Take all the material and copy it exactly.

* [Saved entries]
* start *

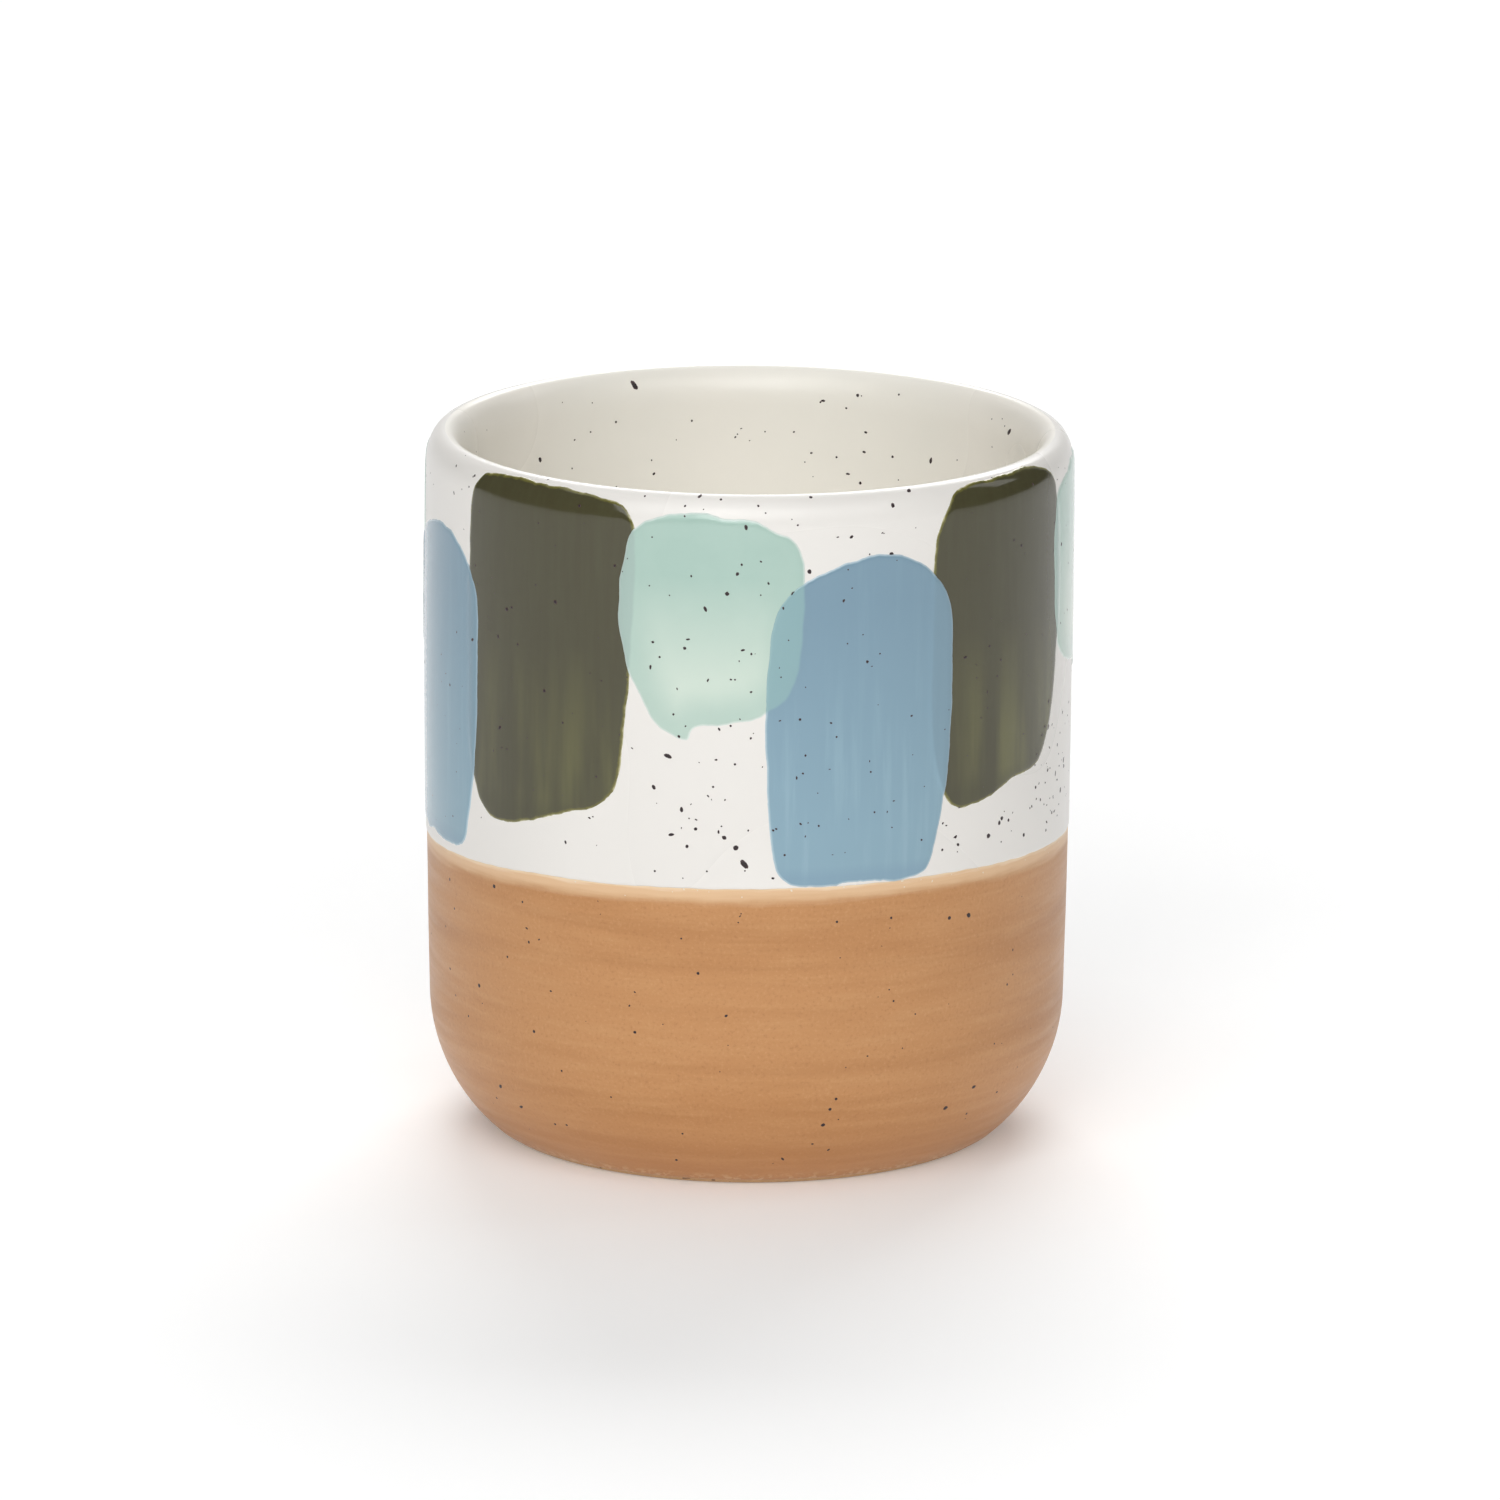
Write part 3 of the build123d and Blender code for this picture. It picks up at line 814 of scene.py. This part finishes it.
def brush_on(row):
    """One stroke: a thin closed pad of glaze that follows the wall and rides over the strokes under it."""
    name, _, angle, _, painted_over = row
    s, clay = bpy.context.scene.mug_sizes, outline()
    obj, ring, column, below = flat_pad(name + "_glaze")
    edge_line = stroke_outline(name)
    sheet = spread_inside(edge_line, ring, column, below)
    depth = depth_inside(sheet, edge_line)
    depth[(ring == 0) & ~below] = 0
    # How far each point is inside the strokes under this one, and how far they lift it
    far_off, ride_width = -10 * MM, 0.5 * MM
    laps = {"lap_olive": np.full(len(sheet), far_off), "lap_mint": np.full(len(sheet), far_off)}
    lift = np.zeros(len(sheet))
    for other in painted_over:
        other_angle = next(r[2] for r in STROKES if r[0] == other)
        lap = depth_inside(other_side(sheet, angle, other_angle), stroke_outline(other))
        lift = np.maximum(lift, s.stroke_coat * np.clip(lap / ride_width + 0.5, 0, 1))
        key = "lap_" + colour_of(other)
        laps[key] = np.maximum(laps[key], lap)
    sunk = -0.04 * MM
    rise = np.where(below, sunk, stroke_rise(depth) + lift)
    places = np.empty((len(sheet), 3))
    for i, (across, height) in enumerate(sheet):
        if height > clay.lip[1]:
            height = clay.lip[1] + (height - clay.lip[1]) * s.lip_drop / (s.lip_drop + s.glaze_coat)
        r, z = clay.outside(min(height, clay.top), s.glaze_coat + rise[i])
        turn = radians(angle) + across / s.belly_radius
        places[i] = (r * sin(turn), -r * cos(turn), z)
    put_places(obj, places)
    face_outwards()
    low_end, high_end = edge_line[:, 1].min(), edge_line[:, 1].max()
    add_values(obj, "edge", np.maximum(depth, 0))
    add_values(obj, "up", (sheet[:, 1] - low_end) / (high_end - low_end))
    for key, values in laps.items():
        add_values(obj, key, values)
    settle(obj)
    return obj


# ---------------------------------------------------------------- specks


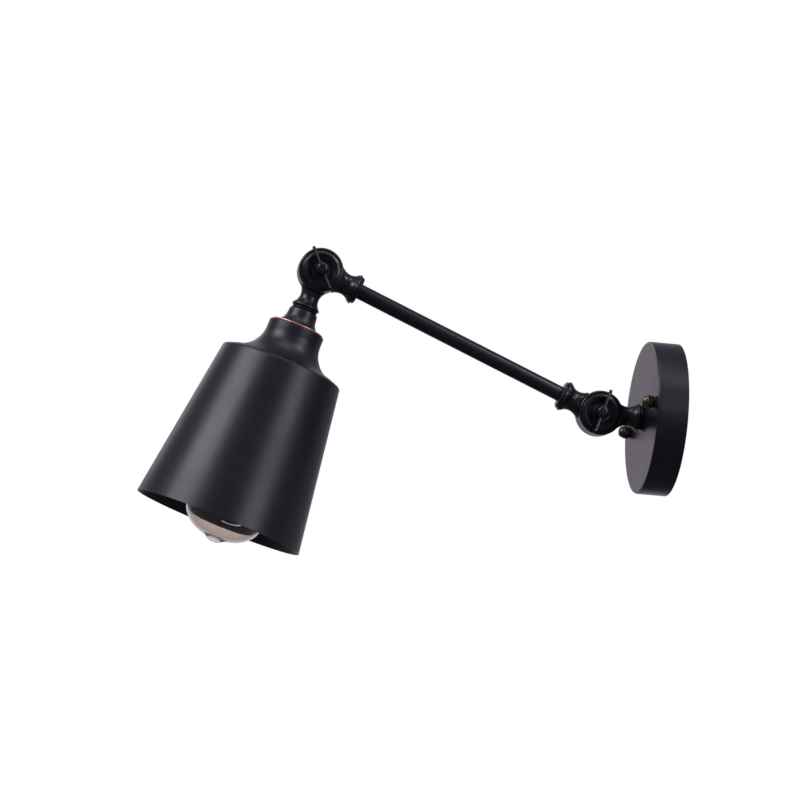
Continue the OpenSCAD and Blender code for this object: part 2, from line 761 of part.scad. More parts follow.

* end *

* [SOLUTION FOR THIS EXERCISE]
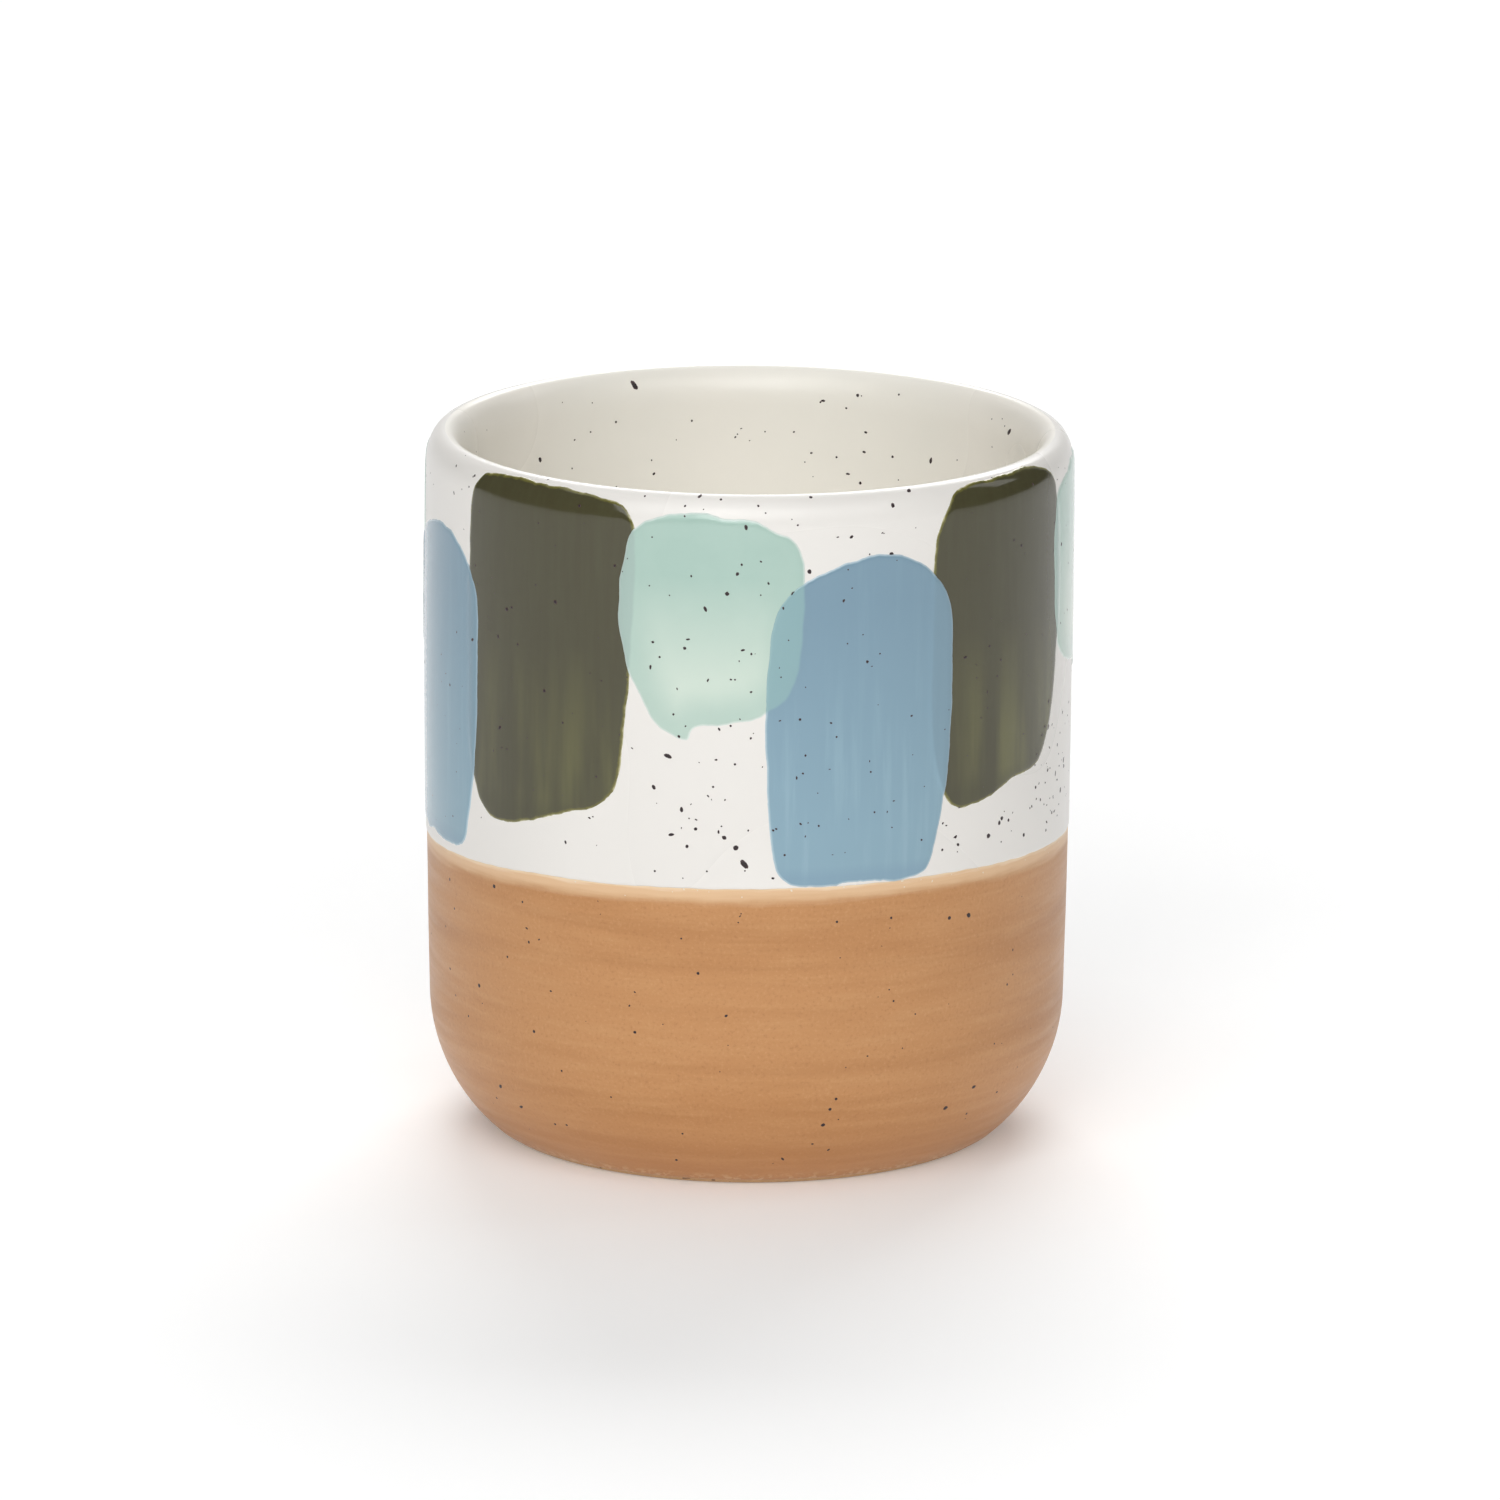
Write part 3 of the build123d and Blender code for this picture. It picks up at line 814 of scene.py. This part finishes it.
def brush_on(row):
    """One stroke: a thin closed pad of glaze that follows the wall and rides over the strokes under it."""
    name, _, angle, _, painted_over = row
    s, clay = bpy.context.scene.mug_sizes, outline()
    obj, ring, column, below = flat_pad(name + "_glaze")
    edge_line = stroke_outline(name)
    sheet = spread_inside(edge_line, ring, column, below)
    depth = depth_inside(sheet, edge_line)
    depth[(ring == 0) & ~below] = 0
    # How far each point is inside the strokes under this one, and how far they lift it
    far_off, ride_width = -10 * MM, 0.5 * MM
    laps = {"lap_olive": np.full(len(sheet), far_off), "lap_mint": np.full(len(sheet), far_off)}
    lift = np.zeros(len(sheet))
    for other in painted_over:
        other_angle = next(r[2] for r in STROKES if r[0] == other)
        lap = depth_inside(other_side(sheet, angle, other_angle), stroke_outline(other))
        lift = np.maximum(lift, s.stroke_coat * np.clip(lap / ride_width + 0.5, 0, 1))
        key = "lap_" + colour_of(other)
        laps[key] = np.maximum(laps[key], lap)
    sunk = -0.04 * MM
    rise = np.where(below, sunk, stroke_rise(depth) + lift)
    places = np.empty((len(sheet), 3))
    for i, (across, height) in enumerate(sheet):
        if height > clay.lip[1]:
            height = clay.lip[1] + (height - clay.lip[1]) * s.lip_drop / (s.lip_drop + s.glaze_coat)
        r, z = clay.outside(min(height, clay.top), s.glaze_coat + rise[i])
        turn = radians(angle) + across / s.belly_radius
        places[i] = (r * sin(turn), -r * cos(turn), z)
    put_places(obj, places)
    face_outwards()
    low_end, high_end = edge_line[:, 1].min(), edge_line[:, 1].max()
    add_values(obj, "edge", np.maximum(depth, 0))
    add_values(obj, "up", (sheet[:, 1] - low_end) / (high_end - low_end))
    for key, values in laps.items():
        add_values(obj, key, values)
    settle(obj)
    return obj


# ---------------------------------------------------------------- specks


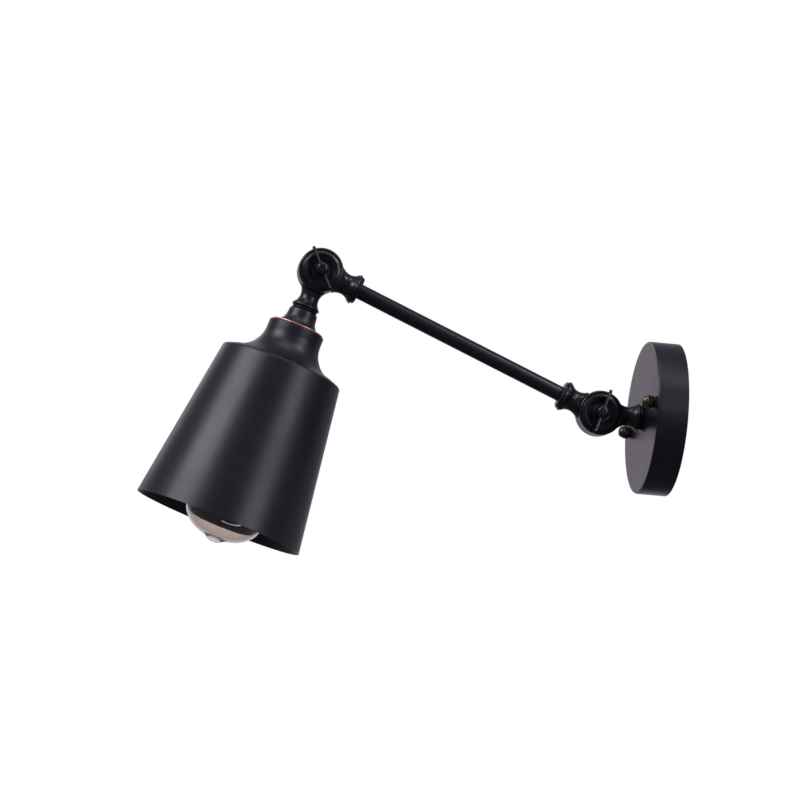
Continue the OpenSCAD and Blender code for this object: part 2, from line 761 of part.scad. More parts follow.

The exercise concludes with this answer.